(What is required)
From the line with "Metres, right-handed frame;" down to the final line of the material below, quote every line exactly and leave out all lines before it.

-- start Data for the task --

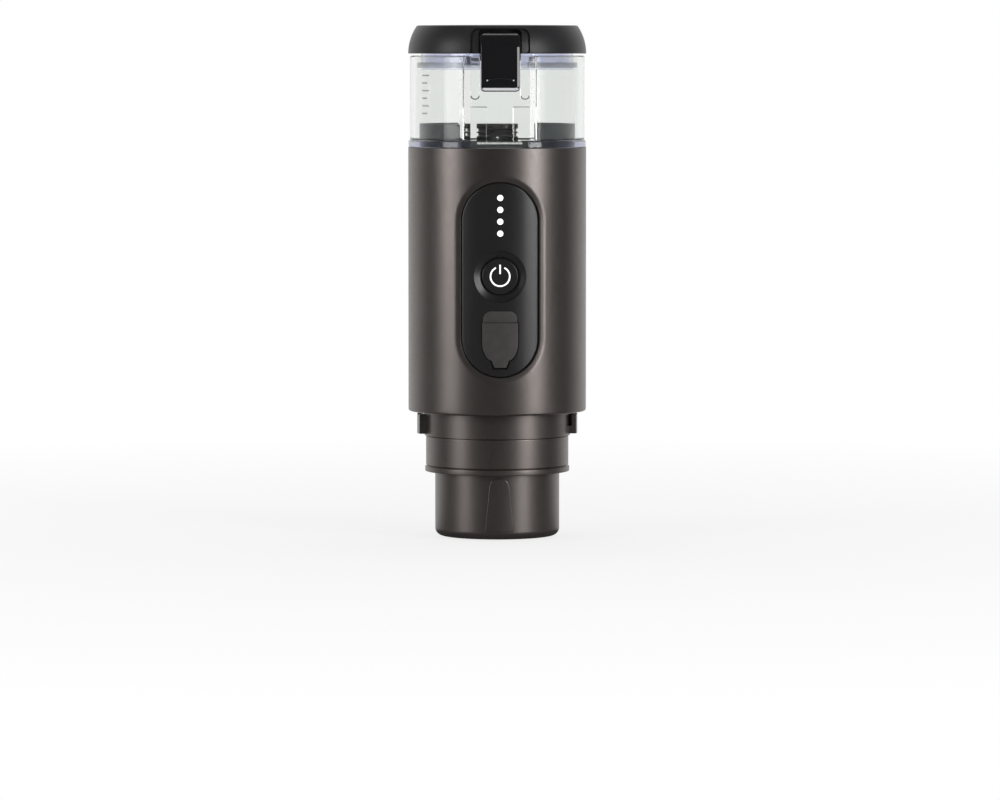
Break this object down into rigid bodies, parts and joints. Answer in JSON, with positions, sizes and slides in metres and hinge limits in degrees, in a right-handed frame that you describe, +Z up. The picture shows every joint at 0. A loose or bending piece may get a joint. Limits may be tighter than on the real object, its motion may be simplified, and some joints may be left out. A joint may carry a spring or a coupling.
{
  "type": "portable espresso maker",
  "caption": "Slim round battery espresso maker with latched lid, clear water tank, front panel with button and flap, and screw-off brew head.",
  "frame": {"origin": "centre of the flat underside of the lower shroud, on the surface it stands on", "axes": "+Z up along the body to the lid, -Y towards the control panel and the latch, +X to the panel's right seen from the front"},
  "size_m": [0.07, 0.073, 0.2009],
  "materials": {
    "body": "satin",
    "panel": "semi-gloss",
    "light": "lit",
    "button": "semi-gloss",
    "switch": "matte",
    "rubber": "matte",
    "jack": "matte",
    "board": "satin",
    "steel": "brushed",
    "stainless": "polished",
    "clear": "clear",
    "marks": "matte",
    "black_plastic": "satin",
    "silicone": "matte",
    "element": "satin",
    "lid": "satin",
    "latch": "gloss",
    "cell": "satin sleeve",
    "tray": "matte",
    "magnet": "matte",
    "brass": "satin",
    "iron": "satin",
    "copper": "enamelled",
    "gear": "satin",
    "pump": "satin",
    "tubing": "translucent",
    "head": "satin",
    "basket": "satin"
  },
  "bodies": {
    "body": {"body_shell": "body", "control_panel": "panel", "light_lenses": "light", "status_lights": "light", "power_switch": "switch", "port_flap_tab": "rubber", "charging_jack": "jack", "main_board": "board", "panel_screws": "steel", "water_tank": "clear", "tank_marks": "marks", "heater_base": "black_plastic", "tank_seal": "silicone", "heater_plate": "stainless", "heating_element": "element", "strainer": "black_plastic", "thermal_cutout": "steel", "temperature_sensor": "brass", "lid_hinge_pin": "stainless", "battery_cells": "cell", "lower_tray": "tray", "upper_tray": "tray", "tray_screws": "steel", "motor_can": "steel", "motor_end_cap": "black_plastic", "motor_magnets": "magnet", "motor_bearings": "brass", "pump_housing": "pump", "pump_cover": "pump", "pump_screws": "steel", "shaft_seal": "silicone", "inlet_tube": "tubing", "outlet_tube": "tubing", "chassis": "head", "brew_plate": "black_plastic", "piercing_needles": "stainless", "brew_plate_screws": "steel", "brew_gasket": "silicone"},
    "lid": {"lid_shell": "lid", "lid_plug": "clear", "lid_gasket": "silicone", "latch_pin": "stainless", "latch_spring": "stainless"},
    "latch": {"latch_plate": "latch"},
    "button": {"power_button": "button", "power_symbol": "light", "switch_plunger": "switch"},
    "flap": {"port_flap": "rubber"},
    "rotor": {"motor_shaft": "stainless", "armature_core": "iron", "armature_windings": "copper", "drive_gear": "gear"},
    "driven_rotor": {"driven_gear": "gear"},
    "basket": {"capsule_basket": "basket", "sieve_plate": "stainless"},
    "head": {"brew_head": "head", "lower_shroud": "head", "outlet_spout": "black_plastic"}
  },
  "joints": [
    {"name": "lid_hinge", "type": "hinge", "parent": "body", "child": "lid", "pos_m": [0, 0.03415, 0.1873], "axis": [-1, 0, 0], "range_deg": [0, 100]},
    {"name": "latch_pivot", "type": "hinge", "parent": "lid", "child": "latch", "pos_m": [0, -0.0309, 0.1948], "axis": [-1, 0, 0], "range_deg": [0, 60], "stiffness_Nm_per_rad": 0.004},
    {"name": "power_button_press", "type": "slide", "parent": "body", "child": "button", "axis": [0, 1, 0], "range_m": [0, 0.0008], "stiffness_N_per_m": 900},
    {"name": "port_flap_hinge", "type": "hinge", "parent": "body", "child": "flap", "pos_m": [0, -0.03415, 0.08525], "axis": [-1, 0, 0], "range_deg": [0, 110], "stiffness_Nm_per_rad": 0.0006},
    {"name": "motor_spin", "type": "hinge", "parent": "body", "child": "rotor", "pos_m": [0, -0.005, 0.09], "axis": [0, 0, 1], "continuous": true},
    {"name": "driven_gear_spin", "type": "hinge", "parent": "body", "child": "driven_rotor", "pos_m": [0, 0.0034, 0.068], "axis": [0, 0, 1], "continuous": true},
    {"name": "brew_head_drop", "type": "slide", "parent": "body", "child": "basket", "axis": [0, 0, -1], "range_m": [0, 0.0121]},
    {"name": "brew_head_twist", "type": "hinge", "parent": "basket", "child": "head", "pos_m": [0, 0, 0.03], "axis": [0, 0, -1], "range_deg": [0, 180]}
  ],
  "couplings": [
    {"joint": "driven_gear_spin", "follows": "motor_spin", "ratio": -1},
    {"joint": "brew_head_drop", "follows": "brew_head_twist", "m_per_rad": 0.0038197}
  ]
}
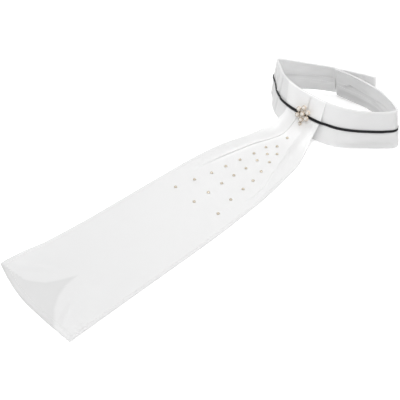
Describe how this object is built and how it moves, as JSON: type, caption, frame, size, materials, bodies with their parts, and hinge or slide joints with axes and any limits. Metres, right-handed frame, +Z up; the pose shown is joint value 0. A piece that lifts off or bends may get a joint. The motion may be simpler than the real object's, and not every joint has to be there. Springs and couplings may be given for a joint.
{
  "type": "stock tie",
  "caption": "White stock tie lying on a surface: a closed neck band with black piping, a pleated tail laid forward, a rose gold brooch and small crystals.",
  "frame": {"origin": "middle of the object's box in plan, on the surface that it lies on", "axes": "+X across the tail, along the neck band's long axis; the tail lies towards -Y from the band; +Z up from the surface"},
  "size_m": [0.1686, 0.4416, 0.0505],
  "materials": {
    "cloth": "matt white woven cloth",
    "satin": "black satin",
    "tape": "white hook-and-loop tape",
    "rose_gold": "polished rose gold plating",
    "pale_stone": "cut pale pink glass stone",
    "champagne_stone": "cut champagne glass stone with a mirrored back"
  },
  "bodies": {
    "root": {"collar_band": "cloth", "front_panel": "cloth", "tail": "cloth", "piping": "satin", "hook_tape": "tape", "loop_tape": "tape", "brooch_setting": "rose_gold", "brooch_centre_stone": "pale_stone", "brooch_drop_stone": "pale_stone", "brooch_petal_stone_1": "pale_stone", "brooch_petal_stone_2": "pale_stone", "brooch_petal_stone_3": "pale_stone", "brooch_petal_stone_4": "pale_stone", "brooch_petal_stone_5": "pale_stone", "brooch_petal_stone_6": "pale_stone", "crystal_01": "champagne_stone", "crystal_02": "champagne_stone", "crystal_03": "champagne_stone", "crystal_04": "champagne_stone", "crystal_05": "champagne_stone", "crystal_06": "champagne_stone", "crystal_07": "champagne_stone", "crystal_08": "champagne_stone", "crystal_09": "champagne_stone", "crystal_10": "champagne_stone", "crystal_11": "champagne_stone", "crystal_12": "champagne_stone", "crystal_13": "champagne_stone", "crystal_14": "champagne_stone", "crystal_15": "champagne_stone", "crystal_16": "champagne_stone", "crystal_17": "champagne_stone", "crystal_18": "champagne_stone", "crystal_19": "champagne_stone", "crystal_20": "champagne_stone", "crystal_21": "champagne_stone", "crystal_22": "champagne_stone", "crystal_23": "champagne_stone"}
  },
  "joints": []
}
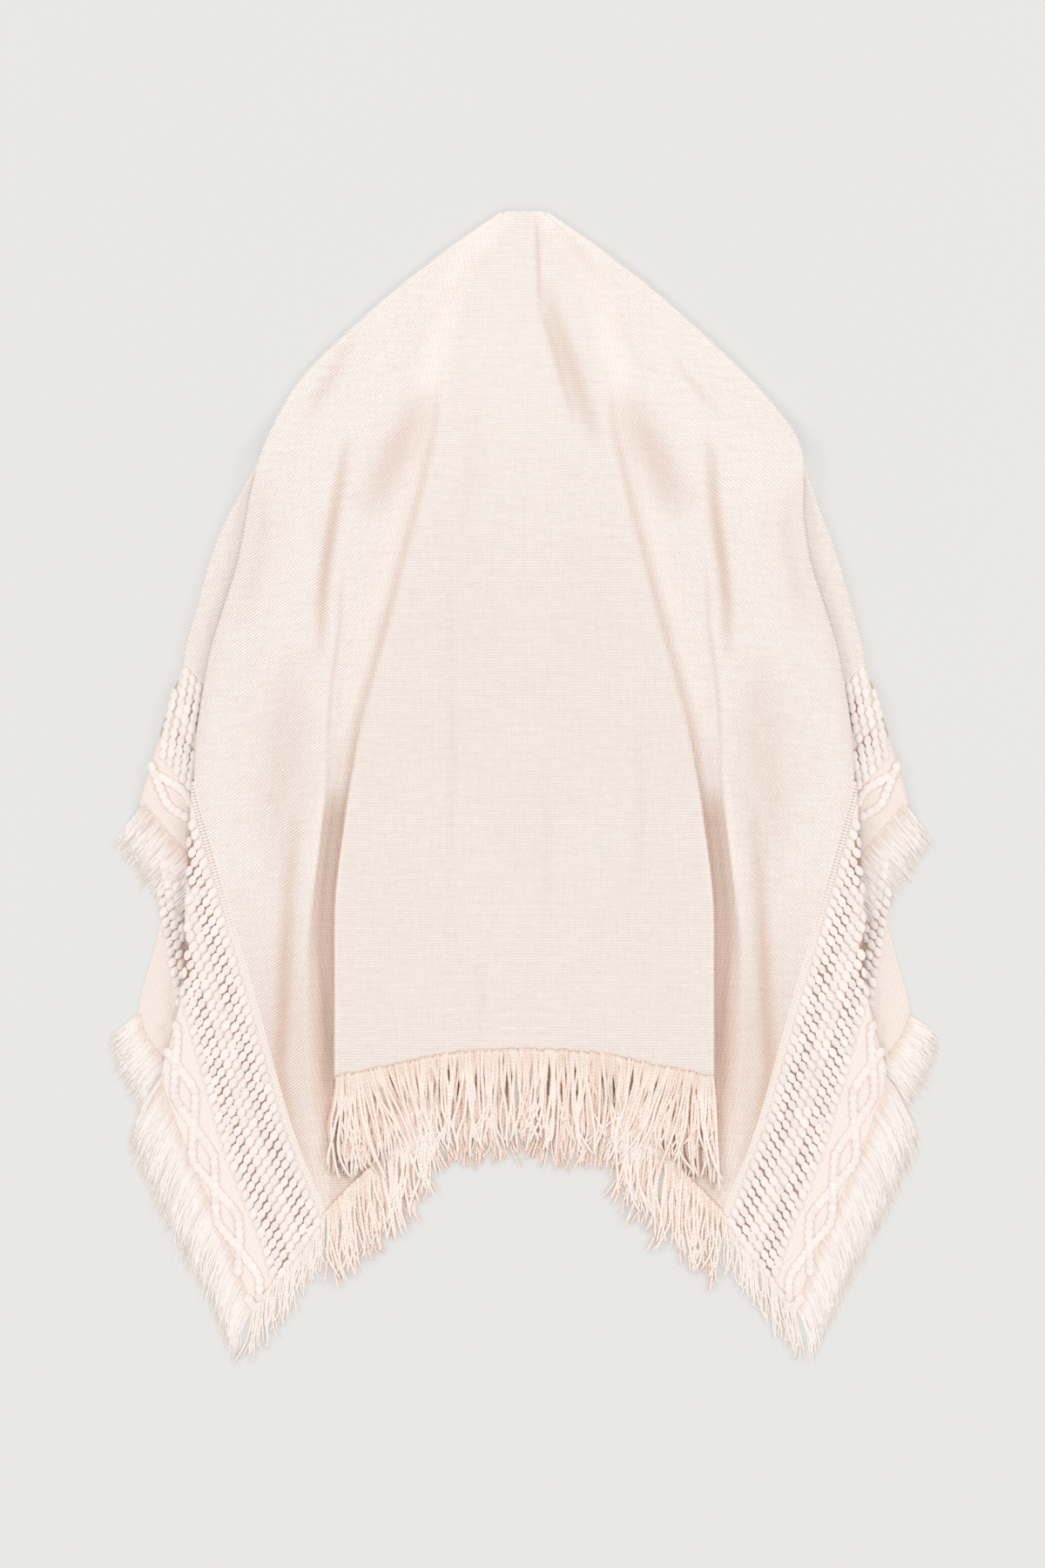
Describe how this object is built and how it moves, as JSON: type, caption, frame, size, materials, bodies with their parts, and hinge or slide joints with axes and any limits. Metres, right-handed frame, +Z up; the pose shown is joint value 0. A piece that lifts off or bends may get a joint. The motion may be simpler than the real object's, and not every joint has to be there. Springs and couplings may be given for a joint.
{
  "type": "kimono cardigan",
  "caption": "Fringed open-front kimono cardigan laid flat, back up, with draped pleats and turned-back patterned borders.",
  "frame": {"origin": "middle of the garment's outline, on the surface it lies on", "axes": "+Y from hem to neck along the garment, +X to its right as seen, +Z up out of the cloth"},
  "size_m": [0.8214, 1.166, 0.0144],
  "materials": {
    "cream_cloth": "soft open knit",
    "patterned_border": "bobble and cable knit",
    "fringe_yarn": "twisted soft yarn"
  },
  "bodies": {
    "root": {"back_panel": "cream_cloth", "back_border_left": "patterned_border", "back_border_right": "patterned_border", "front_left": "cream_cloth", "front_right": "cream_cloth", "front_border_left": "patterned_border", "front_border_right": "patterned_border", "centre_fringe_left": "fringe_yarn", "centre_fringe_middle": "fringe_yarn", "centre_fringe_right": "fringe_yarn", "pleat_fringe_left": "fringe_yarn", "pleat_fringe_right": "fringe_yarn", "drape_fringe_left": "fringe_yarn", "drape_fringe_right": "fringe_yarn", "border_fringe_left": "fringe_yarn", "border_fringe_right": "fringe_yarn", "side_fringe_left": "fringe_yarn", "side_fringe_right": "fringe_yarn", "shoulder_fringe_left": "fringe_yarn", "shoulder_fringe_right": "fringe_yarn", "front_side_fringe_left": "fringe_yarn", "front_side_fringe_right": "fringe_yarn", "front_hem_fringe_left": "fringe_yarn", "front_hem_fringe_right": "fringe_yarn"}
  },
  "joints": []
}
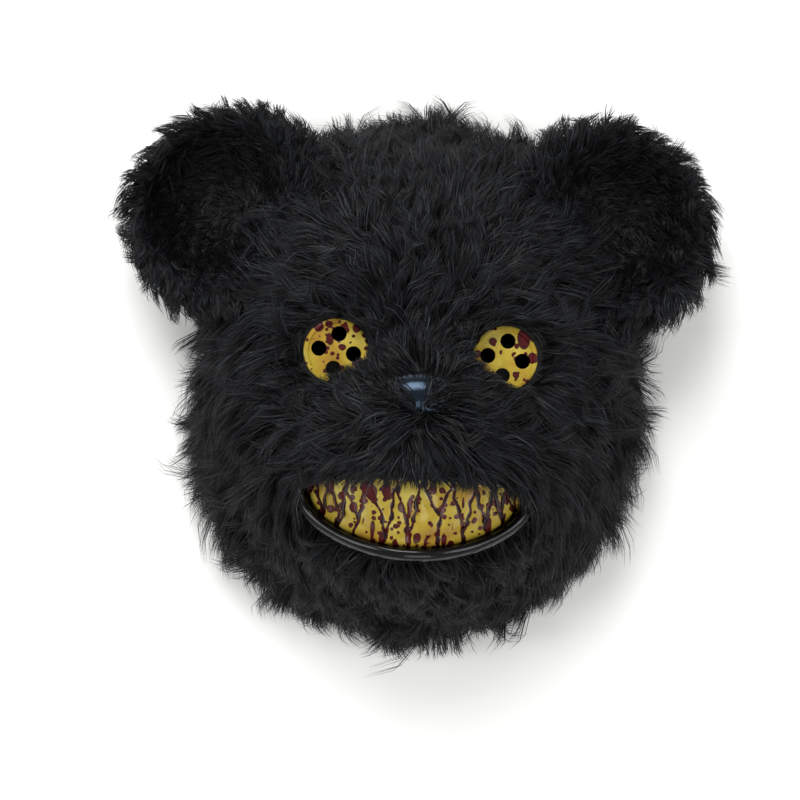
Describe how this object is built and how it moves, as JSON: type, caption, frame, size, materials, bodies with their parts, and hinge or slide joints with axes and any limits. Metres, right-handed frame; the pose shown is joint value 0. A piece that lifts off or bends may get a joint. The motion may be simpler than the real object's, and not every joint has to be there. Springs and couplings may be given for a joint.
{
  "type": "bear mask",
  "caption": "Full-face bear mask in long black fur with cupped ears, round button eyes, a glossy nose and a wide grin of pointed teeth.",
  "frame": {"origin": "on the resting plane under the middle of the whole mask's box, as it lies face up on the shell's rear rim", "axes": "+Z out of the face, +Y towards the crown, +X towards the face's side that is on the right seen from in front"},
  "size_m": [0.2988, 0.2707, 0.1308],
  "materials": {
    "shell_plastic": "glossy black moulded plastic",
    "black_fur": "long-pile black faux fur",
    "yellow_plastic": "glossy yellow plastic with dark red spatter",
    "elastic": "woven flat elastic",
    "rivet_metal": "satin"
  },
  "bodies": {
    "root": {"shell": "shell_plastic", "fur_cover": "black_fur", "ear_left": "black_fur", "ear_right": "black_fur", "eye_left": "yellow_plastic", "eye_right": "yellow_plastic", "nose": "shell_plastic", "teeth_plate": "yellow_plastic", "lip": "shell_plastic", "head_strap": "elastic", "rivet_left": "rivet_metal", "rivet_right": "rivet_metal"}
  },
  "joints": []
}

-- end Data for the task --

(Answer to the exercise)
Describe how this object is built and how it moves, as JSON: type, caption, frame, size, materials, bodies with their parts, and hinge or slide joints with axes and any limits. Metres, right-handed frame; the pose shown is joint value 0. A piece that lifts off or bends may get a joint. The motion may be simpler than the real object's, and not every joint has to be there. Springs and couplings may be given for a joint.
{
  "type": "bear mask",
  "caption": "Full-face bear mask in long black fur with cupped ears, round button eyes, a glossy nose and a wide grin of pointed teeth.",
  "frame": {"origin": "on the resting plane under the middle of the whole mask's box, as it lies face up on the shell's rear rim", "axes": "+Z out of the face, +Y towards the crown, +X towards the face's side that is on the right seen from in front"},
  "size_m": [0.2988, 0.2707, 0.1308],
  "materials": {
    "shell_plastic": "glossy black moulded plastic",
    "black_fur": "long-pile black faux fur",
    "yellow_plastic": "glossy yellow plastic with dark red spatter",
    "elastic": "woven flat elastic",
    "rivet_metal": "satin"
  },
  "bodies": {
    "root": {"shell": "shell_plastic", "fur_cover": "black_fur", "ear_left": "black_fur", "ear_right": "black_fur", "eye_left": "yellow_plastic", "eye_right": "yellow_plastic", "nose": "shell_plastic", "teeth_plate": "yellow_plastic", "lip": "shell_plastic", "head_strap": "elastic", "rivet_left": "rivet_metal", "rivet_right": "rivet_metal"}
  },
  "joints": []
}